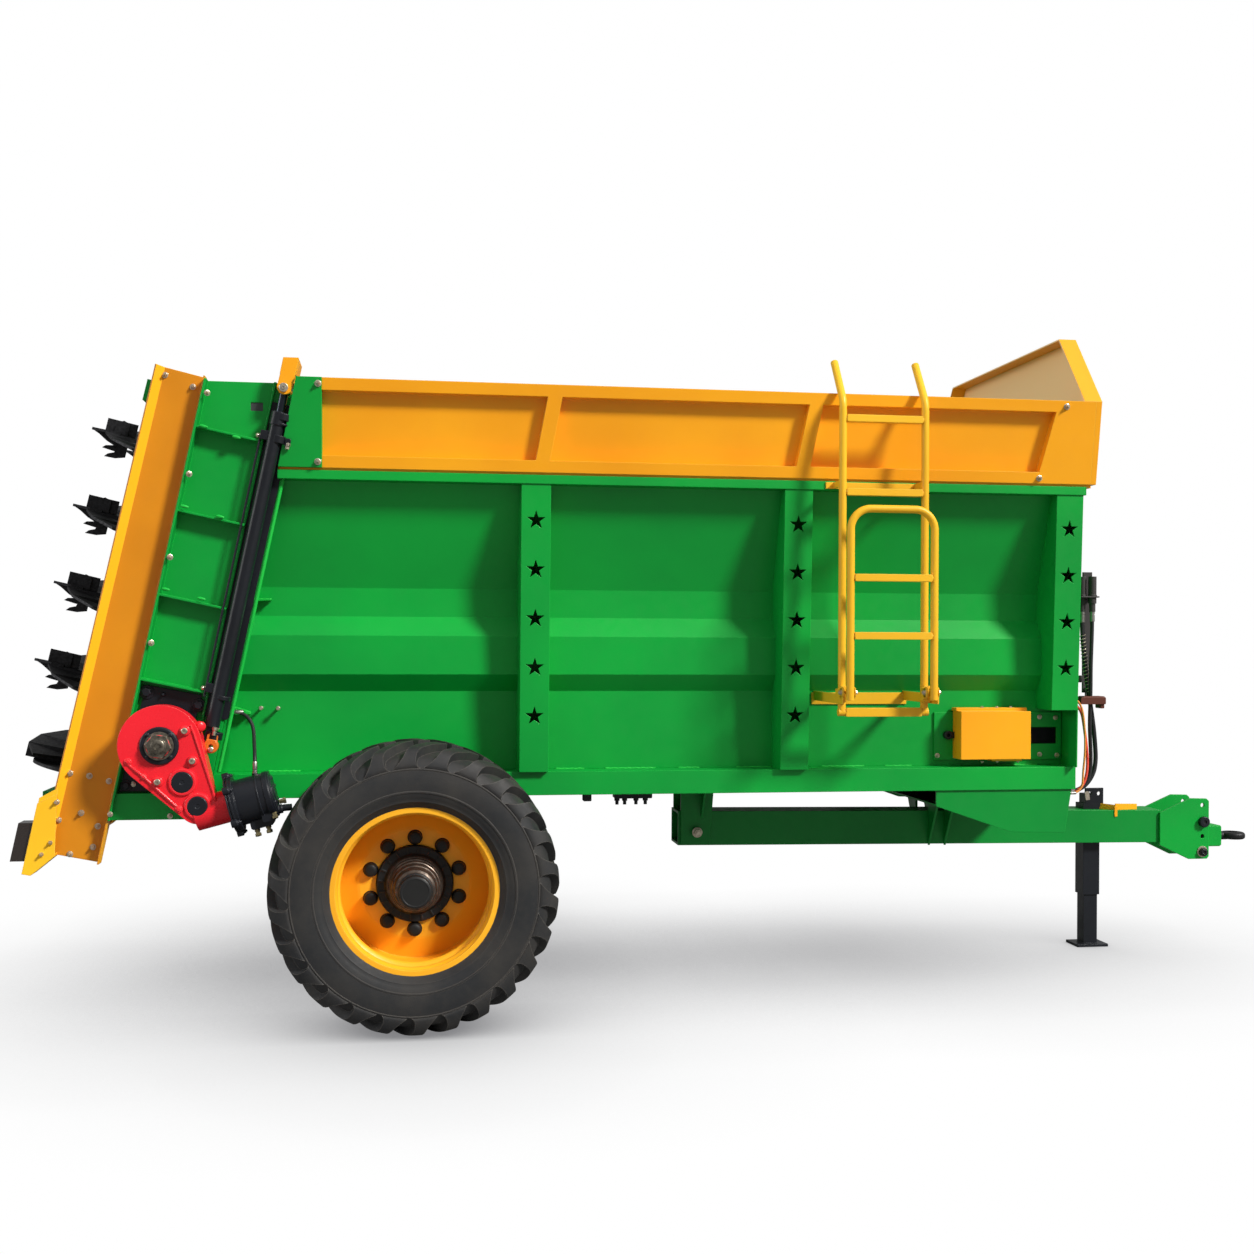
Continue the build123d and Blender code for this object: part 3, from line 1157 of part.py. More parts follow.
def hitch_eye():
    z = AXLE_Z + EYE_UP
    y = BEAM_W / 2
    block = box(BEAM_FRONT_X + 165, BEAM_FRONT_X + 234, -y, y, z - 55, z + 95)
    block += box(BEAM_FRONT_X + 234, BEAM_FRONT_X + 312, -60, 60, z - 38, z + 51)
    bolts = []
    for dz in HITCH_BOLTS:
        place = (BEAM_FRONT_X + HITCH_HOLE_X, AXLE_Z + dz)
        face = y + HITCH_T
        bolts.append(rod_y(*place, HITCH_HOLE_R, -face, face))
        for s in (-1, 1):
            bolts.append(rod_y(*place, HITCH_HEAD_R, s * face, s * (face + HITCH_HEAD_T)))
    ring = Cylinder(EYE_BORE_R + 2 * EYE_SECTION_R, 2 * EYE_SECTION_R)
    ring = fillet(ring.edges().filter_by(GeomType.CIRCLE), EYE_SECTION_R * 0.8)
    neck = rod_x(0, z, 20, BEAM_FRONT_X + 305, EYE_X - EYE_BORE_R - 8)
    eye = Pos(EYE_X, 0, z) * ring
    return block.fuse(*bolts, eye, neck) - rod_z(EYE_X, 0, EYE_BORE_R, z - 50, z + 50)


def jack():
    foot, s = beam_foot(JACK_X), JACK_SIDE / 2
    top = foot + BEAM_H
    i = JACK_INNER / 2
    leg = box(JACK_X - s, JACK_X + s, -s, s, JACK_SLEEVE_Z, top + 26)
    foot_x, foot_y, foot_t = (JACK_FOOT[0] / 2, JACK_FOOT[1] / 2, JACK_FOOT[2])
    head = JACK_HEAD[0] / 2
    leg += box(JACK_X - i, JACK_X + i, -i, i, foot_t, JACK_SLEEVE_Z)
    leg += box(JACK_X - foot_x, JACK_X + foot_x, -foot_y, foot_y, 0, foot_t)
    leg += box(JACK_X - head, JACK_X + head, -head, head, top + 26, top + 26 + JACK_HEAD[1])
    ear = box(JACK_X - 30, JACK_X + 58, -s, -s + 10, top + 15, top + 98)
    for x in (JACK_X - 8, JACK_X + 36):
        ear -= rod_y(x, top + 72, JACK_EAR_HOLE_R, -FAR, 0)
    return leg + ear


# ---------------------------------------------------------------- ladder
def ladder():
    r = LADDER_TUBE_R
    foot, bend, top = AXLE_Z + LADDER_FOOT_UP, AXLE_Z + LADDER_BEND_UP, AXLE_Z + LADDER_TOP_UP
    made = None
    for x in LADDER_X:
        stile = bent_tube([(x, -LADDER_Y, foot), (x, -LADDER_Y, bend), (x, -LADDER_Y + 120, top)], 90, r)
        made = stile if made is None else made + stile
    a, b = LADDER_X
    for up in LADDER_RUNGS_UP:
        made += rod_x(-LADDER_Y, AXLE_Z + up, r - 2, a, b)
    made += rod_x(-LADDER_Y, foot, r, a - r, b + r)
    hang = RAIL_Z + 4
    for x, s in ((a, -1), (b, 1)):
        made += box(x - 3, x + 3, -LADDER_Y, -TOP_RAIL_Y, hang, hang + 26)
        arm_x = x + s * (r + 8)
        made += box(arm_x - 3, arm_x + 3, -HINGE_Y - 14, -WALL_Y, HINGE_Z - 45, RIDGE_FOOT_Z)
        made += box(arm_x - 3, arm_x + 3, -HINGE_Y - 14, -LADDER_Y, HINGE_Z - 45, HINGE_Z + 12)
        made += box(min(x, arm_x), max(x, arm_x), -LADDER_Y - 8, -LADDER_Y + 8, HINGE_Z - 45, HINGE_Z + 12)
        made += rod_x(-HINGE_Y, HINGE_Z, HINGE_PIN_R, min(arm_x, x - s * 8), max(arm_x, x - s * 8))
    made += box(a - 35, b + 35, -WALL_Y - 6, -WALL_Y, HINGE_Z - 62, HINGE_Z - 26 + 12)
    made += box(a - 35, b + 35, -TOP_RAIL_Y - 6, -TOP_RAIL_Y, hang, hang + 26)
    return made


def ladder_hoop():
    """Fold-down section, stored upright in front of the ladder."""
    r = LADDER_TUBE_R
    a, b = LADDER_X
    foot, top = HINGE_Z - 30, HINGE_Z + HOOP_H
    made = bent_tube([(a, -HOOP_Y, foot), (a, -HOOP_Y, top), (b, -HOOP_Y, top), (b, -HOOP_Y, foot)], 80, r)
    for up in HOOP_RUNGS:
        made += rod_x(-HOOP_Y, HINGE_Z + up, r - 2, a, b)
    for x in (a, b):
        lug = box(x - 5, x + 5, -HOOP_Y, -HINGE_Y + 12, HINGE_Z - 14, HINGE_Z + 14)
        made += lug
        made -= rod_x(-HINGE_Y, HINGE_Z, HINGE_PIN_R + RUN, x - 20, x + 20)
    return made


# ---------------------------------------------------------------- front fittings
def driveline():
    x0 = beater_plane(1).origin.X + 95
    return rod_x(0, DRIVE_Z, DRIVE_R, x0, FRONT_X + 40) + rod_x(0, DRIVE_Z, PTO_R, FRONT_X + 40, FRONT_X + 130)


def route(name):
    """Points of a hose in the machine's frame."""
    r, start_x, points = HOSES[name]
    return [(start_x + x, y, z) for x, y, z in points]


def bend_radii(points):
    """Radius of each arc, as large as its two runs allow."""
    radii = []
    for a, b, c in zip(points, points[1:], points[2:]):
        before, after = Vector(b) - Vector(a), Vector(c) - Vector(b)
        half_turn = radians(before.get_angle(after)) / 2
        radii.append(BEND * min(before.length, after.length) / tan(half_turn))
    return radii


def hose(name):
    r, points = HOSES[name][0], route(name)
    path = FilletPolyline(*points, radius=bend_radii(points))
    return sweep(Plane(origin=path @ 0, z_dir=path % 0) * Circle(r), path=path)


def hose_stand():
    """Flat bar in front of the box with the couplings' holder at its head and a clamp at its foot."""
    x0, x1 = STAND_X, STAND_X + STAND_W
    back, face = -STAND_Y + STAND_T / 2, -STAND_Y - STAND_T / 2
    bar = box(x0, x1, face, back, AXLE_Z + STAND_FOOT_UP, AXLE_Z + STAND_HEAD_UP)
    for up in STAND_ARMS_UP:
        bar += box(FRONT_X + SHEET, x0, face, back, AXLE_Z + up, AXLE_Z + up + STAND_ARM_H)
    shelf = AXLE_Z + HOLDER_UP
    points = [route(name)[0] for name in COUPLED]
    out = min(y for _, y, _ in points) - COUPLING_R - 6
    bar += box(points[0][0] - COUPLING_R - 8, x1, out, back, shelf, shelf + HOLDER_T)
    for x, y, _ in points:
        bar -= rod_z(x, y, COUPLING_R, shelf - 1, shelf + HOLDER_T + 1)
    clamp = AXLE_Z + CLAMP_UP
    grip = box(x0, x1, -STAND_Y - 45, face, clamp, clamp + CLAMP_H)
    grip += box(x0 + 8, x1 - 8, face - 6, face, clamp, AXLE_Z + STAND_FOOT_UP + CLAMP_H)
    return bar + (grip - hose("guarded_hose"))


def hose_couplings():
    """Quick couplings at the upper ends of the two hydraulic hoses."""
    shelf = AXLE_Z + HOLDER_UP + HOLDER_T
    made = []
    for name in COUPLED:
        x, y, z = route(name)[0]
        plug = rod_z(x, y, CRIMP_R, z, z + CRIMP_L) + rod_z(x, y, COUPLING_R, z + CRIMP_L, z + COUPLING_L)
        made.append(plug + rod_z(x, y, COUPLING_COLLAR_R, shelf, shelf + HOLDER_T))
    return together(*made)


def hose_ports():
    """Block and fittings on the box's front and rear where the hoses end."""
    low, high = PORT_Z - 22, PORT_Z + 22
    ends = [route(name)[-1] for name in ("guarded_hose", "plain_hose", "red_hose", "orange_hose")]
    block = box(*PORT_PLATE, -STAND_Y - 96, -STAND_Y + 6, PORT_Z - 30, PORT_Z + 90)
    block += box(PORT_PLATE[1], PORT_BLOCK_X, -STAND_Y - 90, -STAND_Y + 4, low, high)
    for (x, y, z), r in zip(ends, (11, 10, 8, 7)):
        block += rod_x(y, z, r, PORT_BLOCK_X, x)
    made = [block]
    for name in ("red_hose", "orange_hose"):
        x, y, z = route(name)[0]
        made.append(rod_x(y, z, HOSES[name][0] + 3, FRONT_X + SHEET, x))
    x, y, z = route("motor_hose")[0]
    made.append(rod_x(y, z, CRIMP_R - 2, rear_x(z, 30), x) - BEHIND_REAR)
    return together(*made)


# ---------------------------------------------------------------- nodes
def machine():
    wheel = {"tyre": tyre(), "rim": rim(), "hub": hub()}
    made = {
        "side_walls": side_walls(),
        "sills": sills(),
        "top_rails": top_rails(),
        "floor": floor(),
        "front_wall": front_wall(),
        "front_apron": apron(),
        "posts": posts(),
        "boards": boards(),
        "board_ends": board_ends(),
        "headboard": headboard(),
        "rear_frames": rear_frames(),
        "portal_plates": portal_plates(),
        "gate_guides": gate_guides(),
        "shields": shields(),
        "rear_lamps": rear_lamps(),
        "top_beam": top_beam(),
        "lower_beam": lower_beam(),
        "beater_drive": beater_drive(),
        "bearing_plates": bearing_plates(),
        "floor_gearbox": floor_gearbox(),
        "hydraulic_motor": hydraulic_motor(),
        "floor_shafts": floor_shafts(),
        "floor_chain": floor_chain(),
        "tensioner_plates": tensioner_plates(),
        "tensioner_covers": tensioner_covers(),
        "cylinder_barrels": cylinder_barrels(),
        "gate_rods": gate_rods(),
        "tailgate": tailgate(),
        "gate_arms": gate_arms(),
        "axle": axle(),
        "axle_brackets": axle_brackets(),
        "cross_members": cross_members(),
        "drawbar": drawbar(),
        "drawbar_hanger": drawbar_hanger(),
        "drawbar_carrier": drawbar_carrier(),
        "hitch_head": hitch_head(),
        "hitch_eye": hitch_eye(),
        "jack": jack(),
        "ladder": ladder(),
        "ladder_hoop": ladder_hoop(),
        "driveline": driveline(),
        "hose_stand": hose_stand(),
        "hose_couplings": hose_couplings(),
        "hose_ports": hose_ports(),
    }
    for name in HOSES:
        made[name] = hose(name)
    for side, name in ((-1, "right"), (1, "left")):
        made["beater_" + name] = beater(side)
        for piece, solid in wheel.items():
            made[piece + "_" + name] = solid if side > 0 else other_side(solid)
    return made


nodes = machine()
for name, (r, _, _) in HOSES.items():
    points = route(name)
    line = FilletPolyline(*points, radius=bend_radii(points))
    tube = pi * r * r * line.length
    print(name, "length", round(line.length), "volume against its tube", round(nodes[name].volume / tube, 4),
          "arc radii", [round(radius) for radius in bend_radii(points)])
boxes = [part.bounding_box() for part in nodes.values()]
middle_x = (min(b.min.X for b in boxes) + max(b.max.X for b in boxes)) / 2
os.makedirs("parts", exist_ok=True)
for name, part in nodes.items():
    export_step(Compound([Pos(-middle_x, 0, 0) * solid for solid in part.solids()]), f"parts/{name}.step")
print("middle of the machine at X =", middle_x, "from the axle")
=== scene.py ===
"""Looks of the manure spreader: materials, hoses, tyres, small fittings, camera and studio.

Places count from the axle (x forwards), the middle plane and the ground, in metres for at()
and in millimetres for mm(). The tables are in millimetres.
"""
import bpy
import bmesh
import json
from math import cos, pi, radians, sin, tan
from mathutils import Matrix, Vector

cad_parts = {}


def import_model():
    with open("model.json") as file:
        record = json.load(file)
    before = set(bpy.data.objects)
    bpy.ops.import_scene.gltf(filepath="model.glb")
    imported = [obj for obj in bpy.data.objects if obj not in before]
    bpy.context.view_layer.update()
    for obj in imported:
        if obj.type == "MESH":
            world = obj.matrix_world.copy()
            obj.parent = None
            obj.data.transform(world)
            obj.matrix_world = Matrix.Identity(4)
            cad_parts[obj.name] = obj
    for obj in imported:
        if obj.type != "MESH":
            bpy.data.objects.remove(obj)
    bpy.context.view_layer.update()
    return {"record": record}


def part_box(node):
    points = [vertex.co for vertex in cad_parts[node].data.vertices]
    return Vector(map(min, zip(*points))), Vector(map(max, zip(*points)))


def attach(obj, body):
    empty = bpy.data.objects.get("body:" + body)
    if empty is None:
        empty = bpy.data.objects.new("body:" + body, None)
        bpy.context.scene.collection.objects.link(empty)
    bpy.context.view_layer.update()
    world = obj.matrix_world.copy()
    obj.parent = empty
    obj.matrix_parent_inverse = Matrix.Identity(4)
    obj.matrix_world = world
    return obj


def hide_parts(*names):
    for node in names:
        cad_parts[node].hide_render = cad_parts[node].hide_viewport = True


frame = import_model()

# ---- places
TYRE_LOW, TYRE_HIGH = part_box("tyre_right")
AXLE_X = (TYRE_LOW[0] + TYRE_HIGH[0]) / 2
AXLE_Z = (TYRE_LOW[2] + TYRE_HIGH[2]) / 2
WHEEL_Y = -(TYRE_LOW[1] + TYRE_HIGH[1]) / 2


def at(x, y, z):
    """A point in metres from the axle, the middle plane and the ground."""
    return Vector((AXLE_X + x, y, z))


def mm(x, y, z):
    """The same in millimetres."""
    return at(x / 1000, y / 1000, z / 1000)


FRONT_X = 2711          # front end of the box
LEAN = radians(11.6)    # lean of the box's rear end
LEAN_UP = Vector((sin(LEAN), 0, cos(LEAN)))
LEAN_ACROSS = Vector((cos(LEAN), 0, -sin(LEAN)))
FORWARD, LEFT, UP = Vector((1, 0, 0)), Vector((0, 1, 0)), Vector((0, 0, 1))
SIDES = (-1, 1)         # right and left


# ---- materials
def new_material(name):
    """A material with its node tree and its shader."""
    material = bpy.data.materials.new(name)
    material.use_nodes = True
    return material, material.node_tree, material.node_tree.nodes["Principled BSDF"]


def link(tree, a, b):
    tree.links.new(a, b)


def give(made, values):
    """Plain values for a node's sockets or its own settings."""
    for key, value in values.items():
        if key in made.inputs:
            made.inputs[key].default_value = value
        else:
            setattr(made, key, value)
    return made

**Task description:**
Between the line containing "nodes = machine()" and the line containing "obj.parent = empty" lies the part to return. Return it exactly, counting both of those lines.

**Solved exercise:**
nodes = machine()
for name, (r, _, _) in HOSES.items():
    points = route(name)
    line = FilletPolyline(*points, radius=bend_radii(points))
    tube = pi * r * r * line.length
    print(name, "length", round(line.length), "volume against its tube", round(nodes[name].volume / tube, 4),
          "arc radii", [round(radius) for radius in bend_radii(points)])
boxes = [part.bounding_box() for part in nodes.values()]
middle_x = (min(b.min.X for b in boxes) + max(b.max.X for b in boxes)) / 2
os.makedirs("parts", exist_ok=True)
for name, part in nodes.items():
    export_step(Compound([Pos(-middle_x, 0, 0) * solid for solid in part.solids()]), f"parts/{name}.step")
print("middle of the machine at X =", middle_x, "from the axle")
=== scene.py ===
"""Looks of the manure spreader: materials, hoses, tyres, small fittings, camera and studio.

Places count from the axle (x forwards), the middle plane and the ground, in metres for at()
and in millimetres for mm(). The tables are in millimetres.
"""
import bpy
import bmesh
import json
from math import cos, pi, radians, sin, tan
from mathutils import Matrix, Vector

cad_parts = {}


def import_model():
    with open("model.json") as file:
        record = json.load(file)
    before = set(bpy.data.objects)
    bpy.ops.import_scene.gltf(filepath="model.glb")
    imported = [obj for obj in bpy.data.objects if obj not in before]
    bpy.context.view_layer.update()
    for obj in imported:
        if obj.type == "MESH":
            world = obj.matrix_world.copy()
            obj.parent = None
            obj.data.transform(world)
            obj.matrix_world = Matrix.Identity(4)
            cad_parts[obj.name] = obj
    for obj in imported:
        if obj.type != "MESH":
            bpy.data.objects.remove(obj)
    bpy.context.view_layer.update()
    return {"record": record}


def part_box(node):
    points = [vertex.co for vertex in cad_parts[node].data.vertices]
    return Vector(map(min, zip(*points))), Vector(map(max, zip(*points)))


def attach(obj, body):
    empty = bpy.data.objects.get("body:" + body)
    if empty is None:
        empty = bpy.data.objects.new("body:" + body, None)
        bpy.context.scene.collection.objects.link(empty)
    bpy.context.view_layer.update()
    world = obj.matrix_world.copy()
    obj.parent = empty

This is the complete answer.